198. When Gliding is deactivated for your Portfolio, you agree to and accept the following actions:
198.1 Your Portfolio will default to a Starter Portfolio with an asset allocation which most closely matches the current asset allocation on the Gliding path at the relevant time;
198.2 The asset allocation of the Starter Portfolio referred to in 196.1 above will be static and rebalanced periodically to the relevant static weights; and
198.3 You will need to review and sign off on the starter portfolio’s asset allocation to ensure that you are satisfied that it meets your needs.

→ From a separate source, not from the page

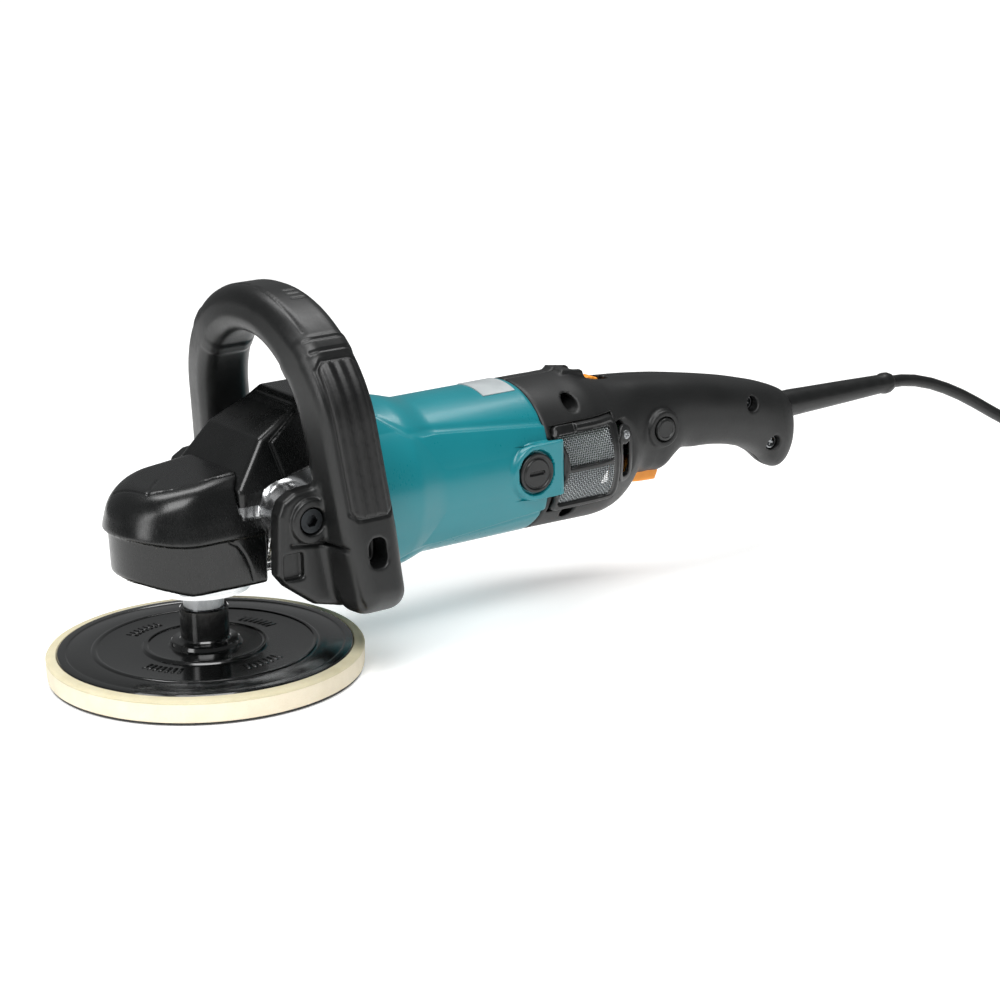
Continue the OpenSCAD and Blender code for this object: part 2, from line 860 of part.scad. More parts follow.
module cord_guard() {
    color("#1a1b1b") translate([0, 0, guard_z]) rotate([0, 90, 0]) rotate_extrude() polygon([
        [0, 404], [8.5, 404], [8.5, 421], [6, 498], [6.8, 499], [6.8, 503], [5.6, guard_end],
        [0, guard_end]
    ]);
}
module cord() {
    color("#1c1d1d") tube(cord_route, cord_d);
}
module cord_coil() {
    color("#1c1d1d") translate([coil_at[0], coil_at[1], 0]) rotate_extrude()
        translate([coil_inner - cord_d / 2, 0])
            square([coil_outer - coil_inner + cord_d, 2 * cord_d]);
}
module cord_tail() {
    color("#1c1d1d") tube(tail_route, cord_d);
}
module plug_body() {
    color("#1c1d1d") union() {
        x_rod(plug_at[0] - 14, plug_at[0], 5.5, plug_at[2], plug_at[1]);
        translate([plug_at[0] - 14, plug_at[1], plug_at[2]]) rotate([0, -90, 0])
            linear_extrude(30) square([20, 34], center = true);
    }
}
module plug_pins() {
    color("#c9cbcc") for (side = [-9.5, 9.5])
        x_rod(plug_at[0] - 63, plug_at[0] - 44, 2.4, plug_at[2], plug_at[1] + side);
}

// ---- Nodes ----

hook_face();
foam_pad();
backing_plate();
spindle();
bevel_gear();
layshaft();
bevel_pinion();
lay_gear();
armature_shaft();
armature_core();
armature_windings();
commutator();
fan();
motor_pinion();
gear_housing();
head_cover();
hood_cover();
bearing_retainer();
retainer_screws();
spindle_bearing_lower();
spindle_bearing_upper();
gearbox_bulkhead();
layshaft_bearings();
armature_bearings();
rear_bearing_bush();
motor_housing();
motor_screws();
stator_core();
stator_coils();
fan_baffle();
brush_holders();
carbon_brushes();
brush_caps();
rating_label();
handle_left();
handle_right();
handle_screws();
filter_frame_left();
filter_frame_right();
filter_meshes();
switch_body();
speed_controller();
cord_clamp();
trigger();
trigger_pin();
trigger_spring();
lock_button();
lock_button_spring();
speed_dial();
shaft_lock();
shaft_lock_spring();
loop_handle();
loop_grips();
loop_bolts();
cord_guard();
cord();
cord_coil();
cord_tail();
plug_body();
plug_pins();
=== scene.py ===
import functools
import math

import bmesh
import bpy
import numpy as np
from mathutils import Matrix, Vector


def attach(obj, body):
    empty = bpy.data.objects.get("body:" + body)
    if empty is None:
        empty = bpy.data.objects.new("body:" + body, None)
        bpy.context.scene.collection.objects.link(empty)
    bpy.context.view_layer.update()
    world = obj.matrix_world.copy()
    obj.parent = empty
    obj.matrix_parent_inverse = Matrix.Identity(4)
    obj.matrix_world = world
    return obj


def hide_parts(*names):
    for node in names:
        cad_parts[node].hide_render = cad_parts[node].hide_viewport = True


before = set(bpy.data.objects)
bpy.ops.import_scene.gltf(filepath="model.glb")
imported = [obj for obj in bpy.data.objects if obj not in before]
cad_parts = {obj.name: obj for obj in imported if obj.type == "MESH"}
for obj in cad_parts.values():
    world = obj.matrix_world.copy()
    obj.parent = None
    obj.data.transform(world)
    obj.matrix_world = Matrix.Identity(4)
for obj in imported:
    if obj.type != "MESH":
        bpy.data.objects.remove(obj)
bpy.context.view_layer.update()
print("frame loaded")


# camera: an eye-level product shot, a little above the tool and off its front left
camera = {"azimuth": -35.3, "elevation": 16.2, "roll": -1.04, "distance": 1.5,
          "lookAt": (0.197, 0.0, 0.060), "lens": 93.24, "sensor": 36.0}


def placeCamera():
    az, el, roll = (math.radians(camera[k]) for k in ("azimuth", "elevation", "roll"))
    back = Vector((math.sin(az) * math.cos(el), -math.cos(az) * math.cos(el), math.sin(el)))
    level = Vector((math.cos(az), math.sin(az), 0))
    lift = back.cross(level)
    right = math.cos(roll) * level + math.sin(roll) * lift
    up = -math.sin(roll) * level + math.cos(roll) * lift
    data = bpy.data.cameras.new("camera")
    data.lens, data.sensor_width = camera["lens"], camera["sensor"]
    data.clip_start, data.clip_end = 0.05, 60
    cam = bpy.data.objects.new("camera", data)
    turn = Matrix((right, up, back)).transposed().to_4x4()
    cam.matrix_world = Matrix.Translation(Vector(camera["lookAt"]) + back * camera["distance"]) @ turn
    bpy.context.scene.collection.objects.link(cam)
    bpy.context.scene.camera = cam


placeCamera()
bpy.context.scene.view_settings.view_transform = "Standard"


# ---- colours and node helpers ----

def linear(code):
    parts = [int(code[i:i + 2], 16) / 255 for i in (1, 3, 5)]
    return tuple(c / 12.92 if c <= 0.04045 else ((c + 0.055) / 1.055) ** 2.4 for c in parts) + (1.0,)


def addNode(tree, kind, links=None, **settings):
    node = tree.nodes.new(kind)
    for name, value in settings.items():
        setattr(node, name, value)
    for key, value in (links or {}).items():
        socket = node.inputs[key]
        if isinstance(value, bpy.types.NodeSocket):
            tree.links.new(value, socket)
        else:
            socket.default_value = value
    return node


def newMaterial(name, settings):
    material = bpy.data.materials.new(name)
    material.use_nodes = True
    tree = material.node_tree
    shader = tree.nodes["Principled BSDF"]
    for key, value in settings.items():
        shader.inputs[key].default_value = value
    where = addNode(tree, "ShaderNodeTexCoord").outputs["Object"]
    return material, tree, shader, where


# noise of one real grain size, in millimetres
def grain(tree, where, size, detail=3.0, stretch=None):
    if stretch:
        where = addNode(tree, "ShaderNodeMapping", {"Vector": where, "Scale": stretch}).outputs[0]
    noise = {"Vector": where, "Scale": 1000 / size, "Detail": detail}
    return addNode(tree, "ShaderNodeTexNoise", noise).outputs["Fac"]


# values from a noise, spread between two ends
def spread(tree, value, low, high, fromLow=0.3, fromHigh=0.7):
    ends = {"Value": value, "From Min": fromLow, "From Max": fromHigh, "To Min": low, "To Max": high}
    return addNode(tree, "ShaderNodeMapRange", ends).outputs["Result"]


def tint(tree, value, first, second, low=0.3, high=0.7):
    ramp = addNode(tree, "ShaderNodeValToRGB", {"Fac": value})
    ramp.color_ramp.elements[0].position, ramp.color_ramp.elements[0].color = low, linear(first)
    ramp.color_ramp.elements[1].position, ramp.color_ramp.elements[1].color = high, linear(second)
    return ramp.outputs["Color"]


def bumpUp(tree, shader, height, depth, strength=1.0, under=None):
    links = {"Height": height, "Distance": depth / 1000, "Strength": strength}
    if under is not None:
        links["Normal"] = under
    bump = addNode(tree, "ShaderNodeBump", links)
    tree.links.new(bump.outputs["Normal"], shader.inputs["Normal"])
    return bump.outputs["Normal"]


# a moulded plastic or rubber: cloudy gloss, a fine texture from the mould and faint scuffs
def moulded(name, look):
    material, tree, shader, where = newMaterial(name, {
        "IOR": look.get("ior", 1.5), "Coat Weight": look.get("coat", 0.0), "Coat Roughness": 0.12,
        "Specular IOR Level": look.get("specular", 0.5)})
    cloud = grain(tree, where, look["cloudMm"], 4)
    tree.links.new(tint(tree, cloud, *look["colours"]), shader.inputs["Base Color"])
    low, high = look["roughness"]
    rough = spread(tree, cloud, low, high)
    scuff = grain(tree, where, 0.9, 5, (1, 1, 0.25))
    total = addNode(tree, "ShaderNodeMath", {0: rough, 1: spread(tree, scuff, -0.03, 0.05)},
                    operation="ADD")
    tree.links.new(total.outputs[0], shader.inputs["Roughness"])
    wave = bumpUp(tree, shader, cloud, look.get("waveMm", 0.05), 0.5)
    bumpUp(tree, shader, grain(tree, where, look["grainMm"], 2), look["grainDeepMm"], 1.0, wave)
    return material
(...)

199. To opt in to Gliding you must provide us with the following information:
199.1 The Starting Asset Allocation;
199.2 The Time Horizon; and
199.3 The Target Asset Allocation.
200. By opting in to Gliding, you agree to and accept that we will not be liable to you for any losses, arising in relation to profits, taxation, fiscal affairs or otherwise, which you may incur as a result of us gradually adjusting the target asset allocation of your Portfolio from time to time on your Account, except if such losses are caused by our gross negligence, wilful deceit or fraud.
Business Day means any day on which the London Stock Exchange is open for trading.
Money Laundering Regulations means The Money Laundering, Terrorist Financing and Transfer of Funds (Information on the Payer) Regulations 2017.
Netting means either of: (i) consolidating the value of two or more transactions, payments or positions in order to create a single value or (ii) offsetting a position in one security or currency with another position either in the same security or another one with the object of offsetting gains in one position against losses in another.
SubCustodian means a third-party custodian (or its nominee company) which we select under the FCA Rules to act on our behalf to keep safe and administer your investments.